In that moment, I saw her doing that with me. I remembered what it felt like to hold my own newborns and I knew that in that first moment, as she looked at me and held me, I was loved unconditionally.

That was the surprise ending that I could never have predicted. Unconditional love.
Of everything I've gotten in life, I think this is the one thing I've wanted most.

Monday, November 30, 2009

Re-entering the World

Email to C [the day before God spoke to me (read about it here).]

I keep thinking I've gotten to the worst of it, and then it seems like more and more opens up and I just hang here at the bottom. I need a good day tomorrow. I really do.
The next morning, I drove off with no expectation of ever coming home.

God spoke to me. It was an experience I have relived again and again. I have to keep it alive, remember how real it was, how intensely it affected me.



The message I received, that I had a purpose, that there was a reason for everything, that I had to get through it all, gave me hope and courage. Even so, I had a lot of work ahead of me. It was hard to imagine how I was going to get from where I was to a place where all of the memories, experiences and messages of the past didn’t affect me anymore.

Email to C (two days later):

I have a sense that things are going to be different now, but I'm afraid of this optimism. I've had optimism before so many times and then things begin to drop again and each time I felt even worse than the time before. It's gotten to the point where I expect to feel bad whenever I feel good... so good is never really good, it’s only the precursor to bad.

But… maybe even the drop has a purpose. Maybe it is in how I look at it when it comes. Maybe it’s about acceptance.

Whatever it is, I feel less alone.
That's got to count for something, right?
From my journal, the same day:

“The world would be better off without me.”
This is something I have said, felt, lived throughout my life.
I never thought about it as something I created or something that was put into my head from messages I received from my parents. I’ve only thought about the validity of the statement, and much too often, it has felt valid; not just thirty years ago or even two years ago, but even last week and the day before yesterday.

When I was pregnant I was at my happiest. I had a purpose. I knew that there was at least one reason that my existence was important.

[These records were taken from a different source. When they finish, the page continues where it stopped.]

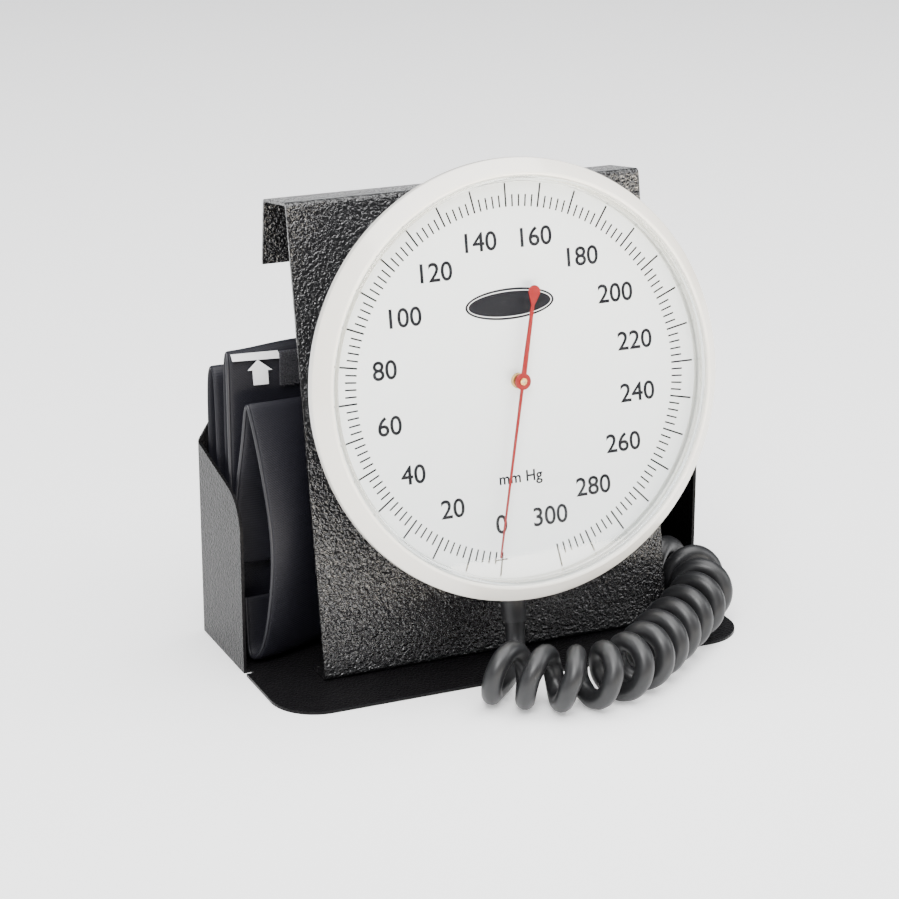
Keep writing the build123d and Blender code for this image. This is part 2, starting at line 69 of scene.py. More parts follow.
def wire(tree, kind, inputs=None, **settings):
    """Adds a shader node; each input is a value or the socket that feeds it."""
    node = tree.nodes.new(kind)
    for key, value in settings.items():
        setattr(node, key, value)
    for socket, value in (inputs or {}).items():
        if isinstance(value, bpy.types.NodeSocket):
            tree.links.new(value, node.inputs[socket])
        else:
            node.inputs[socket].default_value = value
    return node


def effect(name, inputs, outputs):
    """An empty node group with named sockets, and its two end nodes."""
    group = bpy.data.node_groups.new(name, "ShaderNodeTree")
    for label, kind, default in inputs:
        socket = group.interface.new_socket(name=label, in_out="INPUT", socket_type="NodeSocket" + kind)
        socket.default_value = default
    for label, kind in outputs:
        group.interface.new_socket(name=label, in_out="OUTPUT", socket_type="NodeSocket" + kind)
    return group, group.nodes.new("NodeGroupInput"), group.nodes.new("NodeGroupOutput")


mottle, start, end = effect(
    "mottle",
    [
        ("Tone", "Color", (0.5, 0.5, 0.5, 1)),
        ("Shade", "Color", (0.4, 0.4, 0.4, 1)),
        ("Size", "Float", 0.01),
        ("Roughness", "Float", 0.5),
        ("Spread", "Float", 0.1),
    ],
    [("Color", "Color"), ("Roughness", "Float"), ("Height", "Float")],
)
where = wire(mottle, "ShaderNodeTexCoord")
per_metre = wire(mottle, "ShaderNodeMath", {0: 1.0, 1: start.outputs["Size"]}, operation="DIVIDE")
cloud = wire(
    mottle,
    "ShaderNodeTexNoise",
    {"Vector": where.outputs["Object"], "Scale": per_metre.outputs[0], "Detail": 5.0, "Roughness": 0.6},
)
mix = mottle.nodes.new("ShaderNodeMix")
mix.data_type = "RGBA"
mottle.links.new(cloud.outputs["Fac"], mix.inputs[0])
mottle.links.new(start.outputs["Tone"], mix.inputs[6])
mottle.links.new(start.outputs["Shade"], mix.inputs[7])
lift = wire(mottle, "ShaderNodeMath", {0: cloud.outputs["Fac"], 1: 0.5}, operation="SUBTRACT")
rough = wire(
    mottle,
    "ShaderNodeMath",
    {0: lift.outputs[0], 1: start.outputs["Spread"], 2: start.outputs["Roughness"]},
    operation="MULTIPLY_ADD",
)
mottle.links.new(mix.outputs[2], end.inputs["Color"])
mottle.links.new(rough.outputs[0], end.inputs["Roughness"])
mottle.links.new(cloud.outputs["Fac"], end.inputs["Height"])


def roughen(tree, shader, height, depth, strength=1.0):
    """Lets a height pattern stand up from the surface by a depth."""
    bump = wire(tree, "ShaderNodeBump", {"Height": height, "Distance": depth, "Strength": strength})
    tree.links.new(bump.outputs["Normal"], shader.inputs["Normal"])


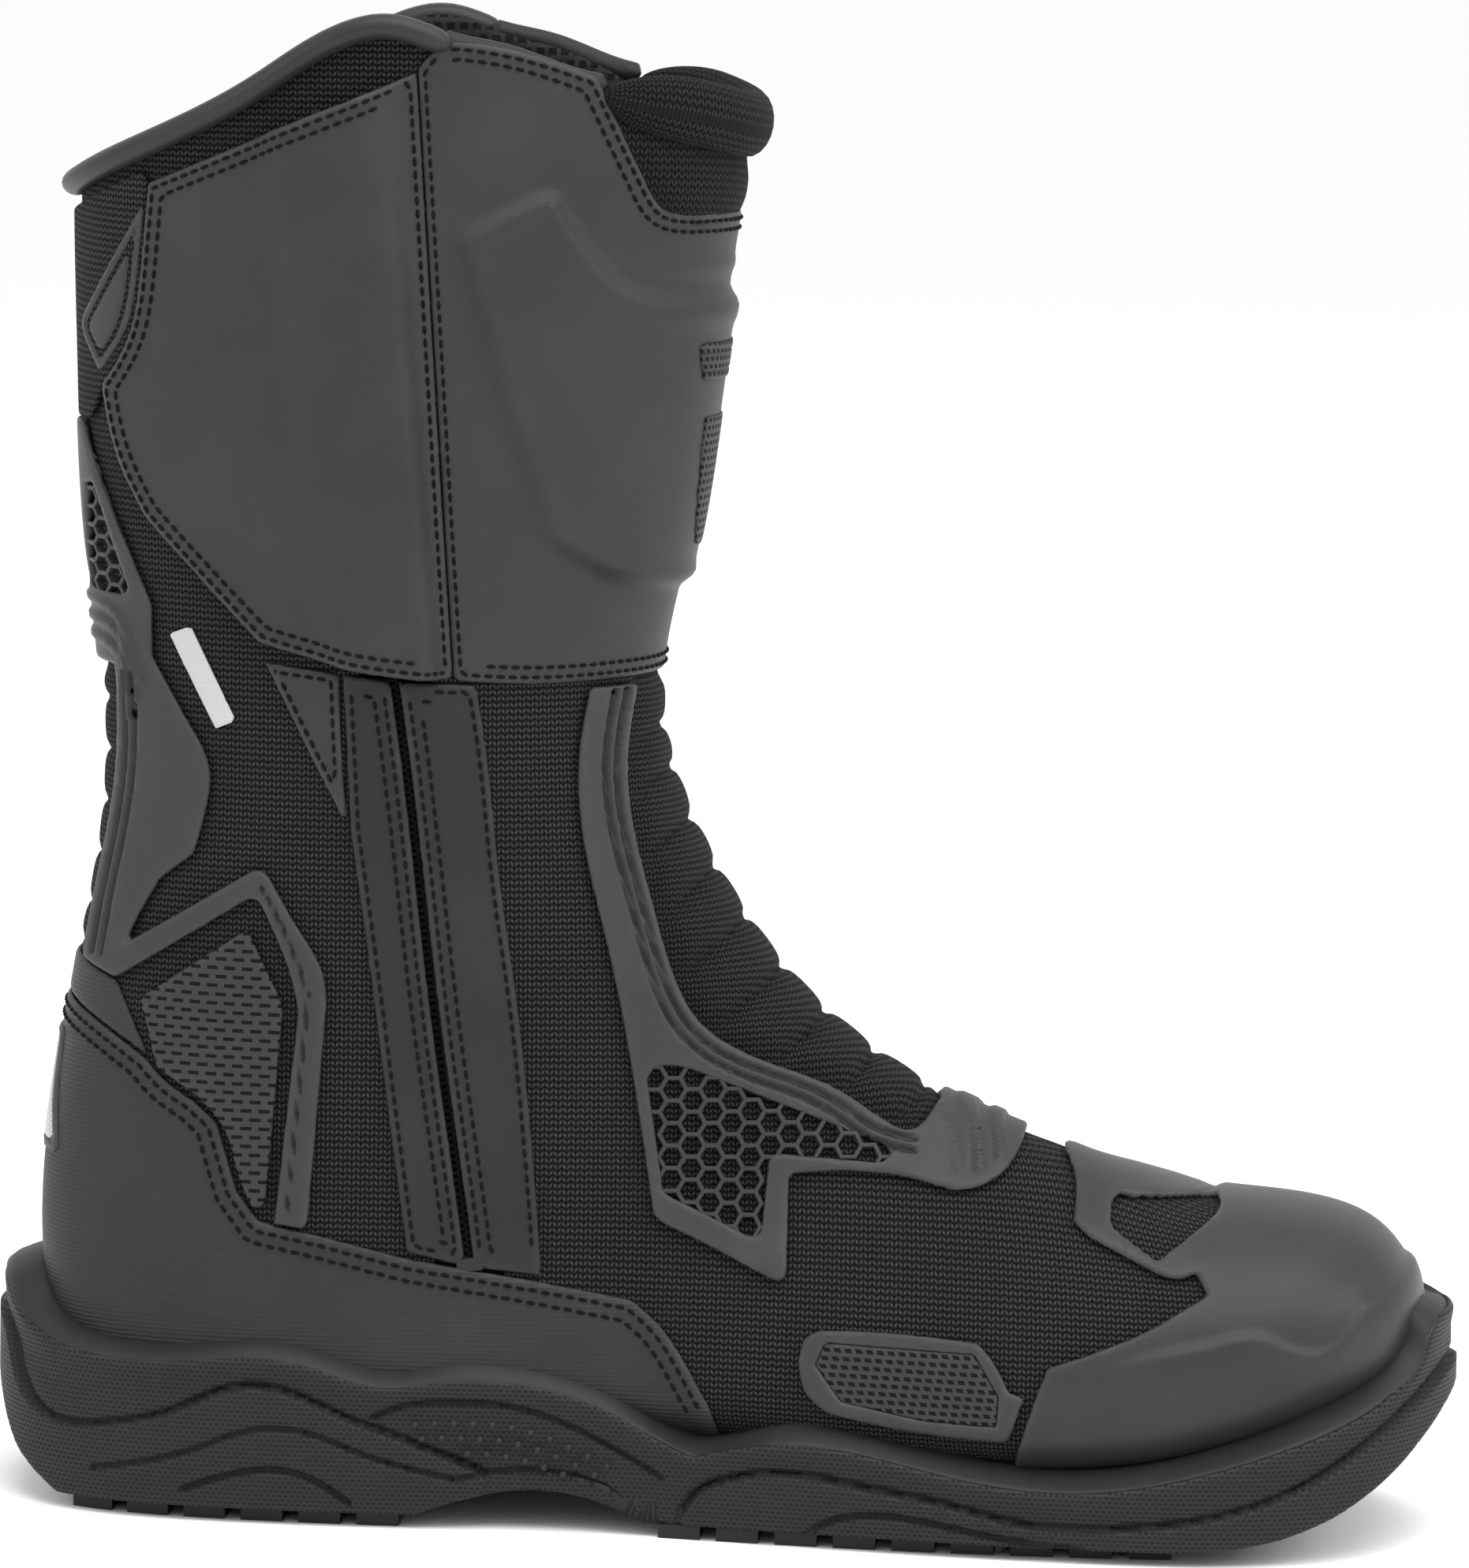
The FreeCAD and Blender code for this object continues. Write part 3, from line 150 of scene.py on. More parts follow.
# cloth coordinates: each ring is unrolled, starting from its widest place
walked = np.concatenate([np.zeros((ROWS, 1)), np.cumsum(np.linalg.norm(np.diff(near_side, axis=1), axis=2), 1)], 1)
widest = np.argmin(near_side[..., 1], 1)
lean = near_side[:, -1] - near_side[:, 0]
lean /= np.linalg.norm(lean, axis=1, keepdims=True)
start = near_side[np.arange(ROWS), widest]
along = walked - walked[np.arange(ROWS), widest][:, None]
unrolled = np.stack([start[:, None, 0] + lean[:, None, 0] * along, start[:, None, 2] + lean[:, None, 2] * along], -1)
LAST = Skin(whole, np.concatenate([unrolled, unrolled[:, -2:0:-1]], 1), True)
middle_out = (LAST.normal[ROWS // 3, HALF // 2] * [0, -1, 0]).sum()
if middle_out < 0:
    LAST.normal *= -1
print("last", whole.reshape(-1, 3).min(0).round(1), whole.reshape(-1, 3).max(0).round(1), "outward", middle_out > 0)

# %% [markdown]
# Panels are cut from the surface along their outlines, like leather along a pattern. The grid's
# squares are split exactly where the distance to the outline reaches given levels: nought for the
# cut edge, then two small steps so that the edge can be rounded. The same splitting makes crisp
# grooves. After that the Solidify modifier gives the panel its thickness.

# %% Outlines as fine lines
def drawn(outline, closed=True):
    """a pattern's line: a pair is a straight run to a corner, a list is a smooth curve"""
    line = [np.array(outline[0], float)]
    for step in outline[1:] + ([outline[0]] if closed else []):
        if isinstance(step, list):
            through = np.array([line[-1]] + [np.array(p, float) for p in step])
            knots = np.r_[0, np.cumsum(np.linalg.norm(np.diff(through, axis=0), axis=1))]
            line.extend(curve_through(knots, through, np.linspace(0, knots[-1], 7 * len(step) + 1))[1:])
        elif np.linalg.norm(np.array(step, float) - line[-1]) > 1e-6:
            line.append(np.array(step, float))
    return np.array(line)


def distance_to(line, x, z):
    """how far each point is from a line of straight runs, seen from the side"""
    best = np.full(x.shape, 1e9)
    for (ax, az), (bx, bz) in zip(line, line[1:]):
        dx, dz = bx - ax, bz - az
        t = np.clip(((x - ax) * dx + (z - az) * dz) / max(dx * dx + dz * dz, 1e-9), 0, 1)
        best = np.minimum(best, (x - ax - t * dx) ** 2 + (z - az - t * dz) ** 2)
    return np.sqrt(best)


def depth_in(line, x, z):
    """distance to the outline, positive inside it and negative outside it"""
    inside = np.zeros(x.shape, bool)
    for (ax, az), (bx, bz) in zip(line, line[1:]):
        if az != bz:
            inside ^= ((az > z) != (bz > z)) & (x < (bx - ax) * (z - az) / (bz - az) + ax)
    return np.where(inside, 1, -1) * distance_to(line, x, z)


# %% Splitting squares at a level
SNAP = 0.12


def split_at(rows, squares, shapes, column, level, keep_low):
    """cuts squares and shapes along the line where a column of rows passes the level"""
    value = rows[:, column]
    value[np.abs(value - level) < SNAP] = level
    corner = value[squares]
    low, high = (corner < level).any(1), (corner > level).any(1)
    kept = squares[~low | (~high & keep_low)]
    added, cut, result = [], {}, []
    for shape in [list(s) for s in squares[low & high]] + shapes:
        above, below = [], []
        for a, b in zip(shape, shape[1:] + shape[:1]):
            va, vb = value[a] - level, value[b] - level
            if va >= 0:
                above.append(a)
            if va <= 0:
                below.append(a)
            if va * vb < 0:
                key = (min(a, b), max(a, b))
                if key not in cut:
                    cut[key] = len(rows) + len(added)
                    t = va / (va - vb)
                    added.append(rows[a] * (1 - t) + rows[b] * t)
                above.append(cut[key])
                below.append(cut[key])
        if len(above) > 2 and any(i >= len(rows) or value[i] > level for i in above):
            result.append(above)
        if keep_low and len(below) > 2 and any(i >= len(rows) or value[i] < level for i in below):
            if below != above:
                result.append(below)
    return (np.vstack([rows] + added) if added else rows), kept, result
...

When I had a small baby who was still nursing and reliant on me, I felt like my life had meaning. Even when my children were little and not able to take care of themselves, my life seemed “valid”, but there were times, even in those days, where I questioned it. I have too often imagined what it would be like for my children if I wasn’t here. I have imagined others stepping up to take care of them, and when I’ve been at my lowest, this has sometimes felt like a better life for them that what I could give them.
I often feel like I’ve sort of stolen the life I live. I feel like I don’t deserve it and that sooner or later someone is going to notice that I have snuck in here where I don’t belong. Many times I have considered what [my husband’s] life might be like without me. The burden of the children would be hard on him. Then I think, if I was out of the picture it might force him to have a more of a relationship with his children.
So, if these are really messages put there by my caregivers in childhood, can they ever be erased? These are ideas that are accepted not just to the “little kids” but to my most adult self, my inner core.
Today I had a revelation that each time those thoughts come to me, it is related to my mother. That seems like an important clue to unraveling this devastating “message”.
I suppose it’s because my father left when I was a baby. He left for a year when I was three months old. I’ve always felt like I wasn’t really expected, or wanted, even though my mother loves babies and children. It seems like the timing was wrong and I have always felt as if I must have been a burden to her.
C has something in mind for tomorrow, something new. She said it is something that came from her EMDR training. It’s hard to imagine that anything could change this life-long sense that I am not worthy of this life, but I’m glad she has this next step to try. It gives me hope.